Kuntz Paşa çıkabileceği en doğru kadroyla maça çıktı. Oyuncuların özelliklerine göre taktik uyguladı. Maç boyunca oyunun üstünlüğü bizdeydi, iyi futbol oynadık, galibiyeti hak ettik.

1- Milli Takım 4-2-3-1 dizilişiyle sahaya çıktı. Ön libero pozisyonunda oynayan Hakan Çalhanoğlu gerçek performansını ortaya koydu, yüksek pas yüzdesiyle oynadı, hızlı hücumları başlattı ve çok koştu. Sanki geçen maçta yaptığımız eleştirileri okumuş gibiydi. Galibiyette önemli rol oynadı.

2- Katı savunmalara karşı kanatları çok iyi kullanacaksın, uzaktan şutlar çekeceksin,  merkezden verkaçlarla gireceksin, duran topları çok iyi kullanacaksın. Milli Takımımız kanatları Caner, Abdülkadir Ömür ile mükemmel kullandı.

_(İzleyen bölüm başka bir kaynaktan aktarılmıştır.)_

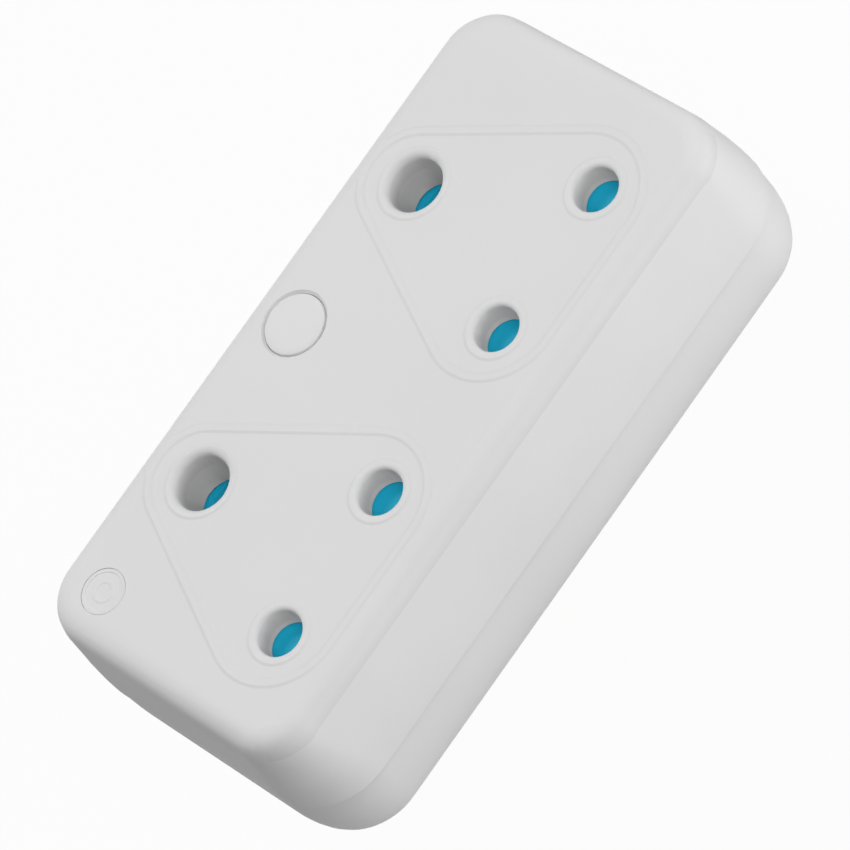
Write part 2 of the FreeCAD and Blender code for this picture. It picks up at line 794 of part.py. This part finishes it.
def all_nodes():
    nodes = {"front_cover": front_cover(), "rear_cover": rear_cover(), "screw_cap": screw_cap(),
             "centre_screw": centre_screw(), "earth_bar": earth_bar(), "earth_pin": earth_plug_pin(),
             "live_bar": live_bar("live"), "neutral_bar": live_bar("neutral"),
             "live_pin": live_plug_pin(live_x), "neutral_pin": live_plug_pin(-live_x)}
    for number, centre_x in enumerate(socket_centres, 1):
        nodes["shutter_%d" % number] = shutter(centre_x)
        nodes["shutter_spring_%d" % number] = shutter_spring(centre_x)
        nodes["contact_carrier_%d" % number] = contact_carrier(centre_x)
        nodes["earth_contact_%d" % number] = earth_contact(centre_x)
        nodes["live_contact_%d" % number] = live_contact(centre_x, "live")
        nodes["neutral_contact_%d" % number] = live_contact(centre_x, "neutral")
    return nodes


os.makedirs("parts", exist_ok=True)
for node_name, shape in all_nodes().items():
    if len(shape.Solids) != 1 or not shape.isValid():
        print("check", node_name, "solids", len(shape.Solids), "valid", shape.isValid())
    solid = shape.Solids[0] if len(shape.Solids) == 1 else shape
    solid.exportStep("parts/%s.step" % node_name)
    span = solid.BoundBox
    print(node_name, round(span.XLength, 2), round(span.YLength, 2), round(span.ZLength, 2),
          "volume", round(solid.Volume, 1))
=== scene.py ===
import math

import bpy
from mathutils import Matrix, Vector


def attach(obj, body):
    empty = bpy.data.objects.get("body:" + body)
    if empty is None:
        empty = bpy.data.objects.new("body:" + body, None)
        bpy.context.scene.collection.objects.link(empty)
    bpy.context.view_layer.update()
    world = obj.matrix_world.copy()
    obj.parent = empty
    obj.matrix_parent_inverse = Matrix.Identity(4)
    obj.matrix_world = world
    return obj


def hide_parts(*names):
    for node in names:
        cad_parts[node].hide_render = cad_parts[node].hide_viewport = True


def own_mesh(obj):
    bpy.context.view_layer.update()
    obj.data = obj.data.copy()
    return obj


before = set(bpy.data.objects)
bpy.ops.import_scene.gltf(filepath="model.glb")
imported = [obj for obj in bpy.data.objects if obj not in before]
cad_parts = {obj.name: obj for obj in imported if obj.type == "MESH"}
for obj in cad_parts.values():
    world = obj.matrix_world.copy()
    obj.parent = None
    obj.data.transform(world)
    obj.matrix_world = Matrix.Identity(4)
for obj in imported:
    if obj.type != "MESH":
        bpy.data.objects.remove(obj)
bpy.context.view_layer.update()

scene = bpy.context.scene
scene.view_settings.view_transform = "Standard"
print("frame loaded:", len(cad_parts), "nodes")


def deselectAll():
    if bpy.context.object and bpy.context.object.mode != "OBJECT":
        bpy.ops.object.mode_set(mode="OBJECT")
    bpy.ops.object.select_all(action="DESELECT")


def nodeObject(name):
    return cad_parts[name]


def finishPiece(piece, name, body, material):
    deselectAll()
    piece.select_set(True)
    bpy.context.view_layer.objects.active = piece
    bpy.ops.object.transform_apply(location=True, rotation=True, scale=True)
    piece.name = name
    piece.data.materials.clear()
    piece.data.materials.append(material)
    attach(piece, body)


# camera: the long side runs from lower left to upper right of the picture
cameraSetup = {
    "position": (-0.10016, -0.61174, 0.80315),
    "right": (0.57699, -0.67886, -0.45413),
    "down": (-0.81071, -0.40849, -0.41939),
    "forward": (0.0992, 0.61015, -0.78605),
    "focalPixels": 6681.5,
    "picturePixels": 850,
    "sensorWidth": 36,
    "clipStart": 0.01,
    "clipEnd": 20,
}


def makeCamera():
    data = bpy.data.cameras.new("photoCamera")
    camera = bpy.data.objects.new("photoCamera", data)
    scene.collection.objects.link(camera)
    right = Vector(cameraSetup["right"]).normalized()
    back = -Vector(cameraSetup["forward"]).normalized()
    up = back.cross(right).normalized()
    turn = Matrix((right, up, back)).transposed().to_4x4()
    camera.matrix_world = Matrix.Translation(cameraSetup["position"]) @ turn
    data.sensor_width = cameraSetup["sensorWidth"]
    data.lens = cameraSetup["focalPixels"] / cameraSetup["picturePixels"] * data.sensor_width
    data.clip_start = cameraSetup["clipStart"]
    data.clip_end = cameraSetup["clipEnd"]
    scene.camera = camera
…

3- Burak tek santrfor, arkasında Halil oynadı. Halil’in alışık olmadığı bir mevkiydi, çok koştu, mücadele etti. Ancak Burak ile arasında iyi bir iletişim olmadığı için ataklar sonuçsuz kaldı. Burak’ın kulübeye gelmesi, Halil’in de forvet oynaması lazım. Burak-Halil önlü arkalı oynamaz, ama birlikte çift forvet oynar

4- Milli Takım, kritik mücadeleye zihinsel açıdan mükemmel hazırlanmış. Oyunun başında geriye düşmemize rağmen hiç panik yapmadı, strese girmedi, taktik ve oyun disiplinininden kopmadı. Garanti, çabuk ve tek toplarla hızlı oynayarak, rakibi adeta sahadan sildi. Bu kadar olgunlaşmış bir zihinsel yapıyla oynamamız galibiyetteki en önemli unsurdu.

Sonuç olarak Milli Takımımız play-off’lara kaldı. Kuntz Paşa çok daha güçlü rakipler karşısında aynı performans ve oturmuş futbol anlayışıyla, Alman mantalitesi dediğimiz  düşünce yapısını maçın geneline yayabilirse, play-off’u da geçip Dünya Kupası’na kalabiliriz.